# If $\vec{a},\vec{b},\vec{c},\vec{d}$are unit vectors, $(\vec{a}\times\vec{b}).(\vec{c}\times\vec{d})=1$ and $\vec{a}.\vec{c}=\frac{1}{2}$,then

If $\vec{a},\vec{b},\vec{c},\vec{d}$are unit vectors such that $(\vec{a}\times\vec{b}).(\vec{c}\times\vec{d})=1$ and $\vec{a}.\vec{c}=\frac{1}{2}$,then
$(A)\vec{a},\vec{b},\vec{c}$ are non-coplanar

$(B)\vec{a},\vec{b},\vec{d}$ are non-coplanar

$(C)\vec{b},\vec{d}$ are non-parallel.

$(D)\vec{a},\vec{d}$ are parallel and $\vec{b}$ and $\vec{c}$ are parallel.

My Attempt:
$(\vec{a}\times\vec{b}).(\vec{c}\times\vec{d})=1$
$(\vec{a}.\vec{c})(\vec{b}.\vec{d})-(\vec{a}.\vec{d})(\vec{b}.\vec{c})=1$
$\frac{1}{2}(\vec{b}.\vec{d})-(\vec{a}.\vec{d})(\vec{b}.\vec{c})=1$

Book's Solution which i did not understand:
$(\vec{a}\times\vec{b}).(\vec{c}\times\vec{d})=1$ is possible only when $|\vec{a}\times\vec{b}|=|\vec{c}\times\vec{d}|=0$ and $(\vec{a}\times\vec{b})$ is parallel to $(\vec{c}\times\vec{d})$ And the correct option given is $(C)$.

• Is there a typo?
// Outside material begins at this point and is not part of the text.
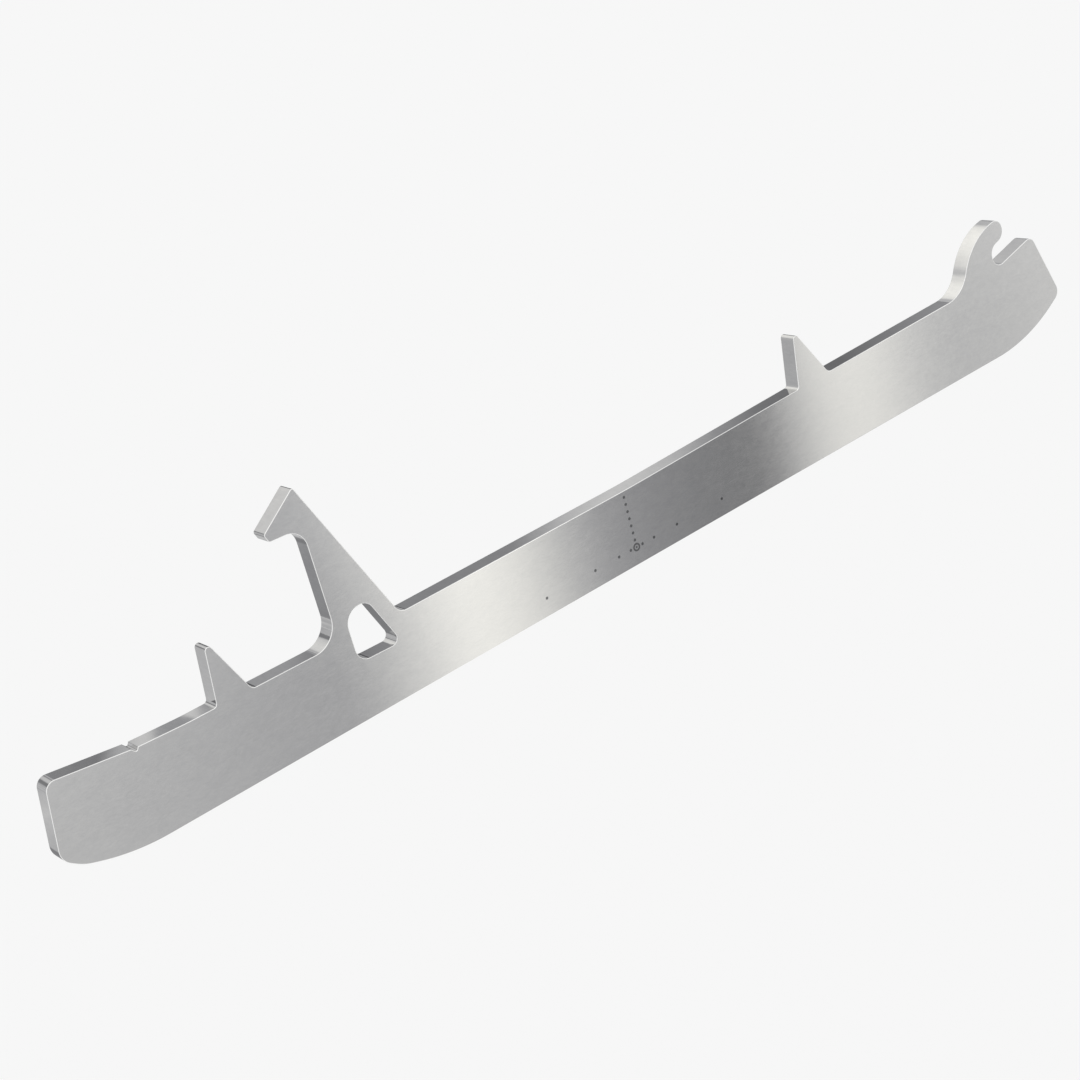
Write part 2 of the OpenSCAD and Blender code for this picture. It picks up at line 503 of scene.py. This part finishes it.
X, Z, BACK = (1, 0, 0), (0, 0, 1), Y_BACK * MM
card("back_low_card", (0.71, BACK, 0.3), X, Z, 0.59, 0.2, [(in_top(x) - 0.71, l) for x, l in low_levels])
card("back_nick_card", (0.215, BACK - 0.01, 0.28), X, Z, 0.075, 0.045, [(-0.075, 0.34), (0.03, 0.3), (0.047, 0.26), (0.058, 0.54), (0.075, 0.64)])
card("back_high_card", (-0.43, BACK, 0.95), Z, X, 0.45, 0.93, [(-0.45, 0.84), (-0.37, 1.0), (-0.2, 1.1), (0.0, 1.34), (0.45, 1.34)])
card("back_right_card", (1.0, BACK, 0.95), X, Z, 0.5, 0.45, [(-0.5, 1.22), (-0.4, 0.97), (-0.335, 0.66), (0.5, 0.63)])
card("back_left_card", (-0.19, BACK, 0.3), Z, X, 0.2, 0.31, [(-0.2, 0.6), (-0.08, 0.55), (0.0, 0.28), (0.12, 0.28), (0.15, 0.74), (0.2, 0.84)])
card("back_far_card", (-0.95, BACK, 0.3), Z, X, 0.2, 0.45, [(-0.2, 0.58), (0.0, 0.6), (0.2, 0.8)])
card("back_foot_card", (-0.6, BACK, -0.2), Z, X, 0.29, 0.7,
     [(-0.29, 0.3), (-0.2, 0.28), (-0.155, 0.3), (-0.139, 0.365), (-0.107, 0.37), (-0.1, 0.39), (-0.088, 0.78), (-0.07, 0.63), (0.0, 0.57), (0.06, 0.55), (0.1, 0.68), (0.13, 0.7), (0.18, 0.6), (0.29, 0.6)])
card("nose_card", (-0.0675, 0.1, -0.021), Z, X, 0.009, 0.0075, [(-0.009, 0.66), (0.009, 0.62)])
card("under_card", (-0.045, 0.05, 0.005), X, Z, 0.017, 0.011, [(-0.017, 0.42), (-0.011, 0.6), (-0.006, 0.66), (0.017, 0.68)])
card("crown_card", (0.41, BACK - 0.01, 0.0), X, Z, 0.08, 0.3, [(-0.08, 0.12), (0.08, 0.12)])
card("heel_card", (-0.235, 0.2, -0.13), Z, X, 0.0675, 0.05, [(-0.0675, 0.5), (0.055, 0.53), (0.0675, 0.7)])
card("back_foot_right_card", (0.95, BACK, -0.2), Z, X, 0.29, 0.85, [(-0.29, 0.3), (0.29, 0.32)])
card("edge_card", (0.64, -0.2, -0.49), X, (0, 1, 0), 0.3, 0.4, [(-0.3, 0.93), (-0.25, 0.55), (0.3, 0.6)])
card("low_card", (-0.1, 0.65, -0.48), (0, 1, 0), (-1, 0, 0), 0.15, 0.5, [(-0.15, 0.3), (0.15, 0.26)])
There isn't any information about $\vec{b}$ – Nicholas Nov 10 '15 at 16:11
• Don't you mean $|\vec{a}\times\vec{b}|=|\vec{c}\times\vec{d}|=1$? – G-man Nov 13 '15 at 6:59
• In the book,it is written as it is i have presented here.But i seriously doubt,there is some printing mistake in the book. – Vinod Kumar Punia Nov 13 '15 at 7:02

Since the vectors given are all unit vectors, obviously the maximum value of $|\vec{a}\times\vec{b}|$ and $|\vec{c}\times\vec{d}|$ is unity. Then it follows that the maximum value of $(\vec{a}\times\vec{b}).(\vec{c}\times\vec{d})$ is also unity. This maximum clearly occurs when $\vec{a}\perp\vec{b}$ , $\vec{c}\perp\vec{d}$ and $\vec{a}\times\vec{b}\parallel\vec{c}\times\vec{d}$
Now you just have to use your imagination. Since the two planes that are spanned by the pairs of vectors $\vec{a},\vec{b}$ and $\vec{c},\vec{d}$ are parallel, and $\vec{a}$ is not collinear with $\vec{c}$, there is no way for $\vec{b}$ to be collinear with $\vec{d}$.
There is some information to find from $$|u.v|=|u||v|\cos\theta$$ and $$|u\times v|=|u||v|\sin\theta$$